Actually, they are distinguishable, even if they reportedly share money and resources in common efforts to assist the Afghan Taliban and to resist the U.S./NATO forces in Afghanistan as well as the Pakistani Army. The Pakistani Taliban emerged in solidarity with the original Afghan Taliban, fellow Pashtuns wanting to implement Sharia law. Neither they nor the Afghan originals is concerned with a global jihad against the U.S. so much as with being left alone. The Tehrik-e-Taliban was only formed in 2007, in response to the Pakistani Army’s attacks, at U.S. demand, on South Waziristan.

It’s may be true true that Hakimullah Mehsud, who took over leadership of the TTP last August, stated in a videotape released May 2, after the Manure Bomber incident, stated that “We Tehreek-e-Taliban with all the Pride and Bravery, take full responsibility for the recent attack in the USA.” And in a second tape released the same day, but dated April 14, he states, “Inshaallah (God willing) very soon in some days or a month’s time, the Muslim ummah (world) will see the fruits of most successful attacks of our fedayeen in USA.”

But according to Asia Times Online: “The TTP itself, via a spokesman, Azam Tariq, dismissed the whole thing, although it had initially claimed responsibility. Tariq was quoted as saying, “This is a noble job and we pray that all the Muslim youths should follow Faisal Shahzad. But he is not part of our network.” Instead, what the TTP says it sees is “a plot hatched by the US and its allies to trap Muslim and Pukhtun [Pashtun] youth in terrorist activities.” Meanwhile the Pakistani Army and Interior Ministry have expressed skepticism that TTP is behind the bombing attempt.

The McClatchy Newspapers reported Tuesday that “six US officials” have actually stated that “no credible evidence has been found” that Shahzad “received any serious terrorist training from the Pakistani Taliban or another radical Islamic group.” Yet the Obama administration is asserting that the Pakistani Taliban, or one of the several factions (they sometimes quarrel among themselves), is now even more dangerous, constituting a threat to the Homeland comparable to that posed by al-Qaeda. Hence the Pakistani government’s failure to suppress it is all the more unacceptable.

Pepe Escobar of Asia Times Online notes that “Earlier in 2010, the Central Intelligence Agency warned al-Qaeda might try an attack inside the US  ‘within the next six months.’ It did happen – like clockwork – with the added bonus that the alleged perpetrators are even more convenient than al-Qaeda.” In other words, in the absence of any more compelling evidence for Taliban plans to attack the U.S. this incident of the smoking SUV allows the CIA to say, “We predicted this,” even though evidence is in fact rather murky. It is politically useful to posit an intimate connection between Shahzad, TTP and al-Qaeda to further demonize the Talibs and thus defend the ongoing wars in Afghanistan and Pakistan.

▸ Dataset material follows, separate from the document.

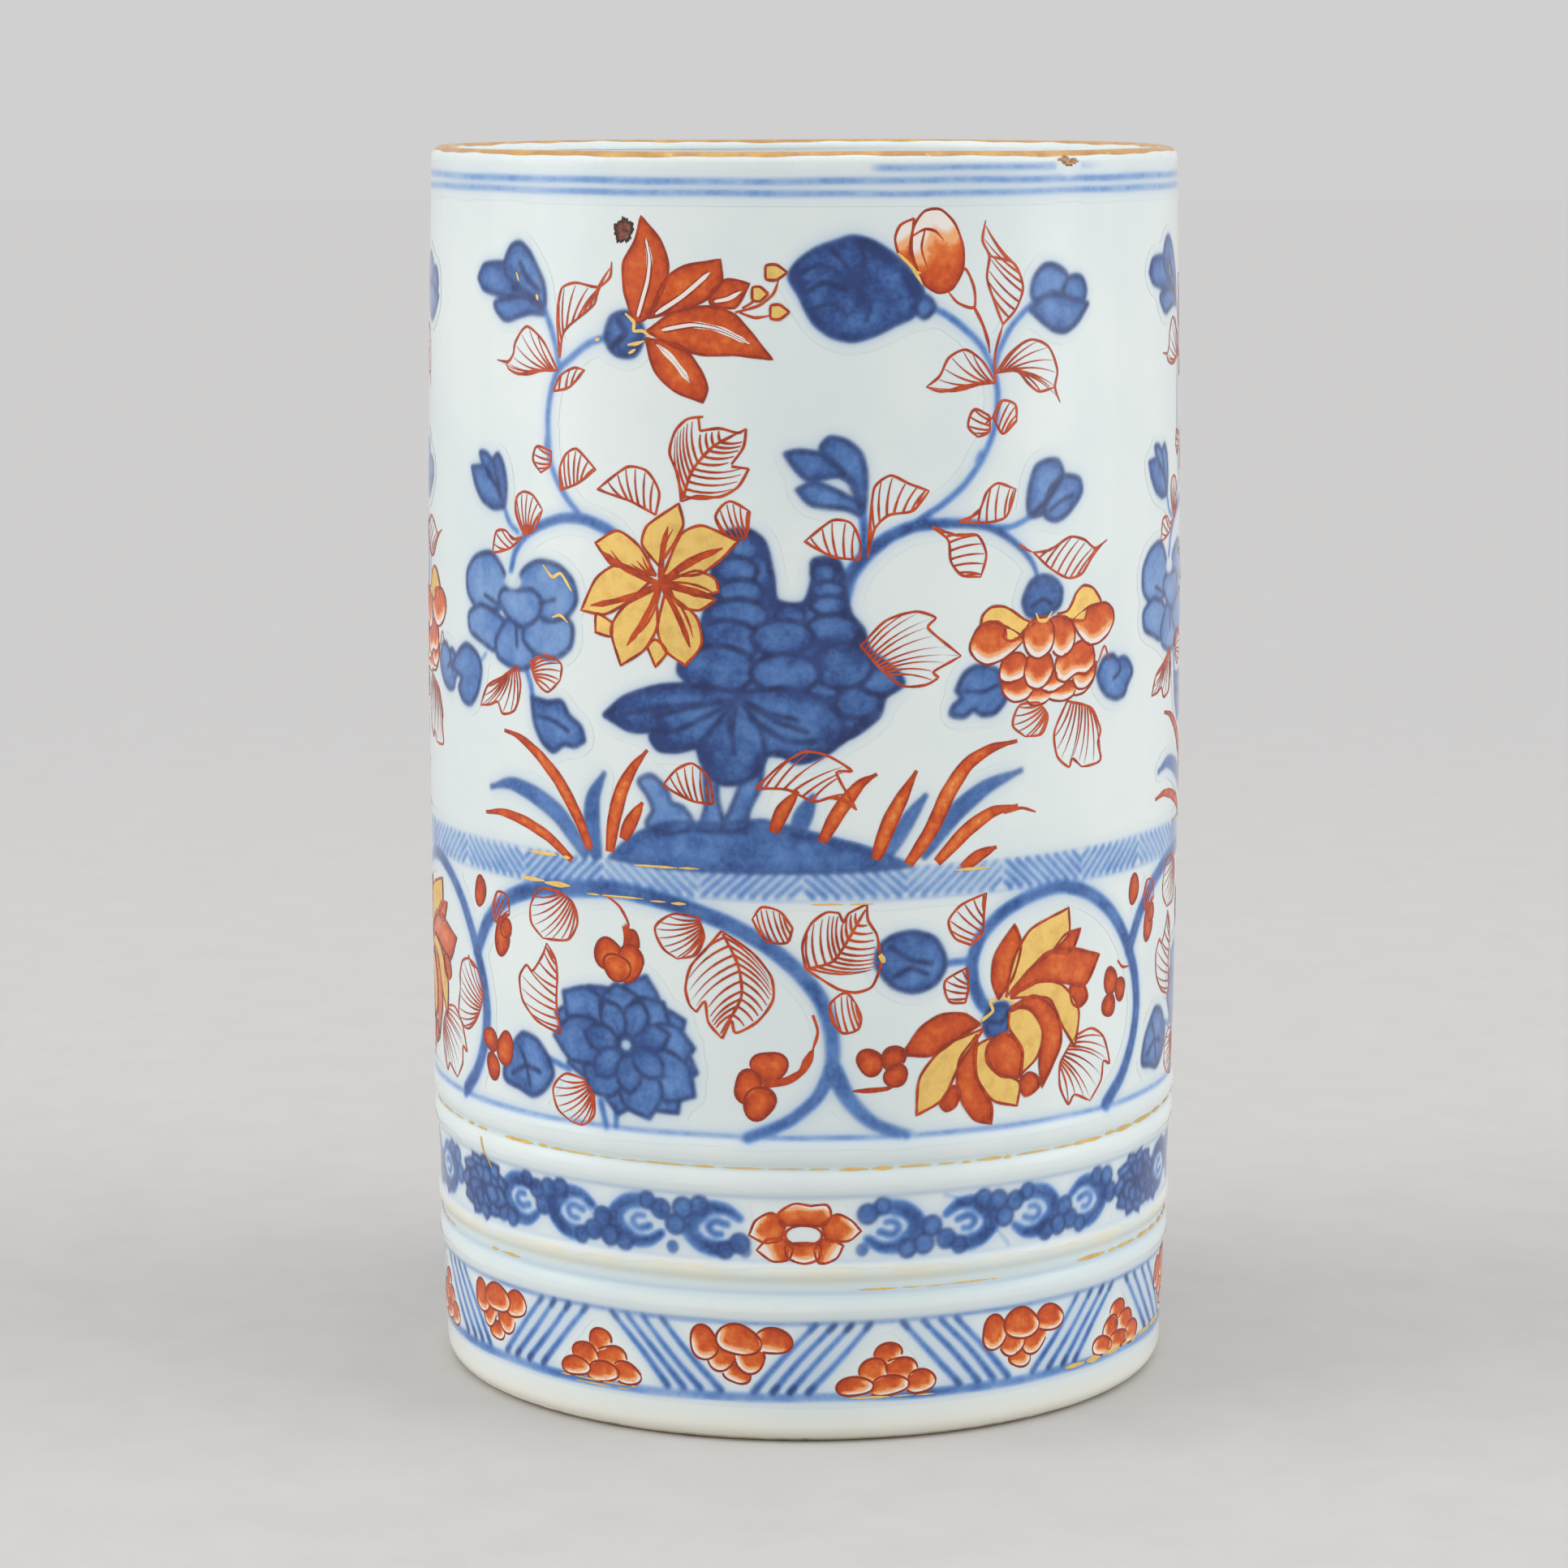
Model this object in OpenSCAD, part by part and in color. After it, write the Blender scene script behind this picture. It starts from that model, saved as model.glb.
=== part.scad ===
// Cylindrical porcelain brush holder pot: a thrown and turned clay wall, a luted floor slab and a turned
// foot ring, with the coats of glaze, the lip dressing and the painted rings that lie on them.
// Millimetres. The origin is the centre of the foot's resting plane, and +Z is the axis of the pot.

/* [Body] */
// Overall height, from the resting plane to the top of the lip
height = 186; // [178:1:194]
// Outside diameter just under the lip
rim_d = 112.2; // [110:0.1:114]
// Outside diameter at the fullest part of the wall
belly_d = 114.8; // [114:0.1:117]
// Height of the fullest part of the wall
belly_z = 108; // [95:1:120]
// Outside diameter where the plain wall meets the upper moulding
shoulder_d = 114; // [113:0.1:114]
// Outside diameter at the top of the foot's rounded edge
foot_d = 111.2; // [108:0.1:112]
// How sharply the wall draws in from the belly to the rim, 1 for a straight cone
rim_draw = 1.4; // [1:0.1:2]
// Thickness of the wall at the lip, glaze included
lip_t = 3.2; // [2.4:0.1:4]
// Thickness of the wall above the floor, glaze included
wall_t = 5; // [4.4:0.1:6]

/* [Mouldings] */
// Height where the upper moulding starts
upper_moulding_z = 36.8; // [36:0.1:38]
// Height where the lower moulding starts
lower_moulding_z = 18.2; // [17:0.1:19]
// How far the turned beads stand out from the wall
bead_proud = 0.45; // [0.2:0.05:0.8]

/* [Base] */
// Top of the floor inside the pot
floor_z = 11; // [9:0.5:14]
// Height of the recess under the floor
recess_z = 4; // [3:0.5:6]
// Radius of the recess under the floor
recess_r = 44.5; // [40:0.5:47]
// Radius of the foot's rounded outer edge
foot_edge_r = 2.8; // [2:0.1:3.5]
// Radius of the hollow corner between the floor and the wall
corner_r = 5; // [4:0.5:7]

/* [Coats] */
// Thickness of the glaze
glaze_t = 0.35; // [0.3:0.05:0.5]
// Height of the bare clay left above the resting plane
bare_z = 0.8; // [0.5:0.1:1.2]
// Thickness of the painted and gilt rings
paint_t = 0.1; // [0.08:0.01:0.15]

/* [Hidden] */
$fn = 160;

rim_r = rim_d / 2;
belly_r = belly_d / 2;
shoulder_r = shoulder_d / 2;
foot_r = foot_d / 2;

// Each bead is [bottom, top]. A moulding is a pair of beads with a groove between them.
bead_w = 4.2;
small_bead_w = 3.1;
upper_groove_w = 0.6;
lower_groove_w = 2;
upper_moulding_top = upper_moulding_z + 2 * bead_w + upper_groove_w;
lower_moulding_top = lower_moulding_z + bead_w + lower_groove_w + small_bead_w;
beads = [
    [lower_moulding_z, lower_moulding_z + bead_w],
    [lower_moulding_z + bead_w + lower_groove_w, lower_moulding_top],
    [upper_moulding_z, upper_moulding_z + bead_w],
    [upper_moulding_z + bead_w + upper_groove_w, upper_moulding_top],
];

// Heights and widths of the painted and gilt rings
upper_line_z = height - 4.1;
upper_line_w = 0.55;
lower_line_z = height - 5.9;
lower_line_w = 0.7;
foot_line_z = 7.2;
foot_line_w = 0.6;

// The lip is a half round on top of the wall
lip_r = lip_t / 2;
lip_z = height - lip_r;
lip_centre_r = rim_r - lip_r;
// Angles around the lip between which its dressing lies, 0 outwards and 180 inwards
dress_from = 22;
dress_to = 160;

// The foot's rounded outer edge
foot_centre_r = foot_r - foot_edge_r;
bare_angle = -asin((foot_edge_r - bare_z) / foot_edge_r);

inner_foot_r = shoulder_r - wall_t;
slab_r = inner_foot_r - corner_r;
arc_step = 10;

// Heights at which the outside is drawn: fine over the beads, coarse over the plain wall
bead_steps = 8;
wall_steps = 24;
moulding_zs = [for (b = beads) for (i = [0:bead_steps]) b[0] + (b[1] - b[0]) * i / bead_steps];
wall_zs = [for (i = [1:wall_steps]) upper_moulding_top + (lip_z - upper_moulding_top) * i / wall_steps];
outside_zs = concat([foot_edge_r], moulding_zs, wall_zs);

// Radius of the outside without its mouldings
function plain_r(z) =
    z <= upper_moulding_top
    ? foot_r + (shoulder_r - foot_r) * (z - foot_edge_r) / (upper_moulding_top - foot_edge_r)
    : z <= belly_z
    ? belly_r - (belly_r - shoulder_r) * pow((belly_z - z) / (belly_z - upper_moulding_top), 2)
    : belly_r - (belly_r - rim_r) * pow((z - belly_z) / (lip_z - belly_z), rim_draw);

// Height of one bead over the plain wall, a low arch
function arch(z, b) =
    z <= b[0] || z >= b[1] ? 0 : bead_proud * 4 * (z - b[0]) * (b[1] - z) / pow(b[1] - b[0], 2);

function bead_r(z) = max([for (b = beads) arch(z, b)]);
function outside_r(z) = plain_r(z) + bead_r(z);

function outside(inset) = [for (z = outside_zs) [outside_r(z) - inset, z]];
function back(points) = [for (i = [len(points) - 1:-1:0]) points[i]];

// Points of an arc about [r, z], from one angle to another, both included
function arc(r, z, radius, from, to) =
    let (n = ceil(abs(to - from) / arc_step))
    [for (i = [0:n]) let (a = from + (to - from) * i / n) [r + radius * cos(a), z + radius * sin(a)]];

// The hollow corner between the wall and the floor, drawn from the wall down and inwards
function corner(inset) = arc(slab_r, floor_z + corner_r, corner_r + inset, 0, -90);

module turned(points) {
    rotate_extrude() polygon(points);
}

// A thin ring on the outside, of width w and centred on height z
module painted_ring(z, w) {
    low = z - w / 2;
    high = z + w / 2;
    turned([
        [outside_r(low), low],
        [outside_r(low) + paint_t, low],
        [outside_r(high) + paint_t, high],
        [outside_r(high), high],
    ]);
}

module clay_wall() {
    color("seashell") turned(concat(
        [[slab_r, recess_z], [plain_r(recess_z) - glaze_t, recess_z]],
        [for (p = outside(glaze_t)) if (p[1] > recess_z) p],
        arc(lip_centre_r, lip_z, lip_r - glaze_t, arc_step, 180),
        corner(glaze_t)));
}

module floor_slab() {
    color("linen") translate([0, 0, recess_z]) cylinder(r = slab_r, h = floor_z - glaze_t - recess_z);
}

module foot_ring() {
    clay_edge = foot_edge_r - glaze_t;
    color("antiquewhite") turned(concat(
        [[recess_r, recess_z], [recess_r + 1.5, 0]],
        arc(foot_centre_r, foot_edge_r, foot_edge_r, -90, bare_angle),
        arc(foot_centre_r, foot_edge_r, clay_edge, bare_angle, 0),
        [[plain_r(recess_z) - glaze_t, recess_z]]));
}

module outer_glaze() {
    clay_edge = foot_edge_r - glaze_t;
    color("azure") turned(concat(
        arc(foot_centre_r, foot_edge_r, foot_edge_r, bare_angle, -arc_step),
        outside(0),
        arc(lip_centre_r, lip_z, lip_r, arc_step, dress_from),
        arc(lip_centre_r, lip_z, lip_r - glaze_t, dress_from, arc_step),
        back(outside(glaze_t)),
        arc(foot_centre_r, foot_edge_r, clay_edge, -arc_step, bare_angle)));
}

module inner_glaze() {
    color("mintcream") turned(concat(
        corner(0),
        [[0, floor_z], [0, floor_z - glaze_t]],
        back(corner(glaze_t)),
        arc(lip_centre_r, lip_z, lip_r - glaze_t, 180, dress_to),
        arc(lip_centre_r, lip_z, lip_r, dress_to, 180)));
}

module base_glaze() {
    color("azure") translate([0, 0, recess_z - glaze_t]) cylinder(r = recess_r, h = glaze_t);
}

module lip_dressing() {
    color("darkgoldenrod") turned(concat(
        arc(lip_centre_r, lip_z, lip_r, dress_from, dress_to),
        arc(lip_centre_r, lip_z, lip_r - glaze_t, dress_to, dress_from)));
}

module rim_line_upper() {
    color("cornflowerblue") painted_ring(upper_line_z, upper_line_w);
}

module rim_line_lower() {
    color("cornflowerblue") painted_ring(lower_line_z, lower_line_w);
}

module upper_gilt_ring() {
    color("goldenrod") painted_ring(upper_moulding_z + bead_w + upper_groove_w / 2, upper_groove_w);
}

module lower_gilt_ring() {
    color("goldenrod") painted_ring(lower_moulding_z + bead_w + lower_groove_w / 4, lower_groove_w / 3);
}

module foot_gilt_ring() {
    color("goldenrod") painted_ring(foot_line_z, foot_line_w);
}

clay_wall();
floor_slab();
foot_ring();
outer_glaze();
inner_glaze();
base_glaze();
lip_dressing();
rim_line_upper();
rim_line_lower();
upper_gilt_ring();
lower_gilt_ring();
foot_gilt_ring();
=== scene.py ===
import math

import bpy
import numpy as np
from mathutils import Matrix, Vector
from mathutils.geometry import delaunay_2d_cdt


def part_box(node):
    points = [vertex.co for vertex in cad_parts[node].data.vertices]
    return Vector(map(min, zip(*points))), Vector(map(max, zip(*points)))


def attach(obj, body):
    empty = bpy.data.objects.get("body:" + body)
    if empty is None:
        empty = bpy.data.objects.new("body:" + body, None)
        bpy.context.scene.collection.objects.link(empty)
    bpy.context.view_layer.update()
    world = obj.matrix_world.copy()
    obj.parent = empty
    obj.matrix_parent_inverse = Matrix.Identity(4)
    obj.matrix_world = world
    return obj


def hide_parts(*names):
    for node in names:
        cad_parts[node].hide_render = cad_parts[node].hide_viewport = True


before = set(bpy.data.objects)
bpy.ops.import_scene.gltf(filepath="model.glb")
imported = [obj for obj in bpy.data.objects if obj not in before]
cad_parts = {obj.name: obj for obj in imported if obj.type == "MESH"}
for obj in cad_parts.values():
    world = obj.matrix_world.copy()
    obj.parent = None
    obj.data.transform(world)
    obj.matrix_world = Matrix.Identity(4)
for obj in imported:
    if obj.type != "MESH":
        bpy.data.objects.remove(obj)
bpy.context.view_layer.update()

# A painted porcelain brush pot. Drawings use (a, z): a is the angle round the pot in degrees, 0 at the
# front and growing to the right, and z is the height in mm. At this radius a degree is about a mm, so
# a motif drawn in (a, z) keeps its shape on the wall.

MM = 0.001
COBALT_LIFT = 0.03   # how far each kind of paint stands off the glaze, in mm
RED_LIFT = 0.05
GOLD_LIFT = 0.075
SECTOR = 120         # the garden and the vines repeat three times round the pot
TURNS = (0, -1, 1)
PROFILE_STEP = 0.1   # mm between the heights at which the wall's radius is kept
PLAIN_WALL = (48.5, 181)   # between the upper moulding and the lip the wall is plain
FOOT_EDGE = 3.4      # below this height the section is kept as it is
FINE_BLUR = 0.18     # how far the section is softened on the mouldings and on the plain wall, in mm
BROAD_BLUR = 1.6
LOOP_STEP = 6.0      # mm between the rows of a turned coat
LINE_TONE = 0.8      # how strong a thin red line is
LEAF_LINE = 0.38     # the width of a leaf's outline
RIB_LEAN = 0.2       # how much further along the leaf a rib's far end is
PALE = -0.9          # the red's body where it is nearly white


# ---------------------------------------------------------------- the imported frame's sections

def section(node):
    """The half section of a turned CAD node as an ordered list of (radius, height) in mm."""
    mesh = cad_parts[node].data
    spots = {i: (round(v.co.x / MM, 3), round(v.co.z / MM, 3)) for i, v in enumerate(mesh.vertices)
             if abs(v.co.y) < 1e-6 and v.co.x > 1e-6}
    links = {spot: set() for spot in spots.values()}
    for edge in mesh.edges:
        one, two = (spots.get(i) for i in edge.vertices)
        if one and two and one != two:
            links[one].add(two)
            links[two].add(one)
    ends = sorted(spot for spot in links if len(links[spot]) == 1)
    order = [ends[0] if ends else min(links)]
    while True:
        onward = sorted(links[order[-1]] - set(order))
        if not onward:
            return order
        order.append(onward[0])


def outside_profile():
    """Heights at small steps up the outside wall, and the glaze's radius at each."""
    loop = section("outer_glaze")
    heights = np.arange(min(z for r, z in loop), max(z for r, z in loop), PROFILE_STEP)
    radii = np.zeros(len(heights))
    closed = loop + loop[:1]
    for (r0, z0), (r1, z1) in zip(closed[:-1], closed[1:]):
        low, high = min(z0, z1), max(z0, z1)
        if high - low < 1e-6:
            continue
        spot = (heights >= low - 1e-6) & (heights <= high + 1e-6)
        found = r0 + (heights[spot] - z0) * (r1 - r0) / (z1 - z0)
        radii[spot] = np.maximum(radii[spot], found)
    return heights, soften(heights, radii)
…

Recall how right after the 9-11 attacks George W. Bush announced that the U.S. “will make no distinction between the terrorists who committed these acts and those who harbor them” and later elaborated: “We will pursue nations that provide aid or safe haven to terrorism. Every nation, in every region, now has a decision to make. Either you are with us, or you are with the terrorists. From this day forward, any nation that continues to harbor or support terrorism will be regarded by the United States as a hostile regime.”
This boast about making “no distinction” was a declaration to the world that the U.S. would eschew careful rational thinking in order to multiply targets for attack. It was practically an announcement that the U.S. administration had gone berserk, and was in a trance-like fury. Hence the entire world should fear it more than ever. This is illogic itself used (very consciously) as a weapon.

Assistant Secretary of Defense Paul Wolfowitz was asked at a European security conference in February 2002 what Bush meant by the “axis of evil,” conflating as it did the highly dissimilar regimes of Iraq, Iran, and North Korea. He responded, with insidious vagueness: “Countries must make a choice.” (In other words, don’t ask me to explain that ridiculous phrase logically, as a normal representative of a normal country might do. Fear and obey!) The Europeans were stunned.

Journalist Ron Suskind wrote in the New York Times in 2004 about a Bush aide who’d mocked him for being “in what we call the reality-based community,” or people who “believe that solutions emerge from your judicious study of discernible reality.” (The “we” here is undoubtedly the neocons, whose Straussian political philosophy justifies the “noble lie.”) But when Suskind observed that reasonable people had been studying empirical reality since the Enlightenment, the aide cut him off contemptuously and said, “That’s not the way the world really works anymore. We’re an empire now, and when we act, we create our own reality. And while you’re studying that reality — judiciously, as you will — we’ll act again, creating other new realities, which you can study too, and that’s how things will sort out. We’re history’s actors . . . and you, all of you, will be left to just study what we do.”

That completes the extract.